One night I dreamed I was walking along the beach with the Lord. Many scenes from my life flashed across the sky. In each scene I noticed footprints in the sand. Sometimes there were two sets of footprints, other times there were one set of footprints.

This bothered me because I noticed that during the low periods of my life, when I was suffering from anguish, sorrow or defeat, I could see only one set of footprints.

So I said to the Lord. “You promised me Lord, that if I followed you, you would walk with me always. But I have noticed that during the most trying periods of my life there have only been one set of footprints in the sand. Why, when I needed you most, you have not been there for me?
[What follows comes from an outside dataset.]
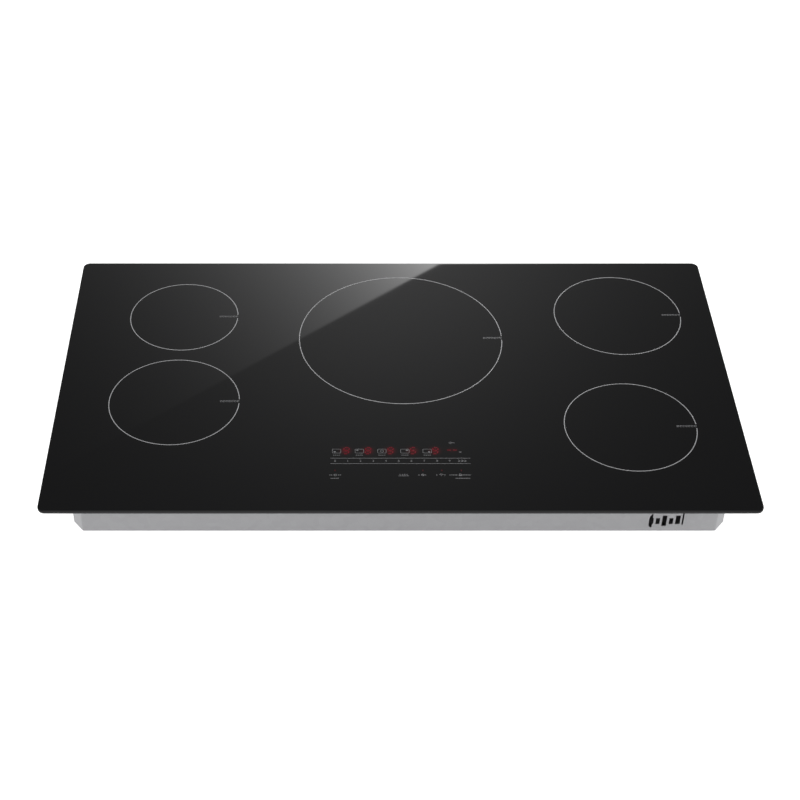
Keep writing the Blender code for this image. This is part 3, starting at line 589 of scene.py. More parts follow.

The Lord replied, “The times when you have seen only one set of footprints, is when I carried you.”

On this Feast of The Transfiguration, let’s open our hearts to God’s opportunities in life and then go do God’s work on earth as it is made known by the Spirit.

On this Feast of the Transfiguration, let’s silently walk alongside Jesus, then feel ourselves being lifted and carried through the dark days of our lives.

On this Feast of the Transfiguration, know that this Holy Day is the other version of the story of the Risen Lord made known in our lives.

[1]            Holy Women, Holy Men: Celebrating the Saints (New York: Church Pub. Inc., 2010), 508-509.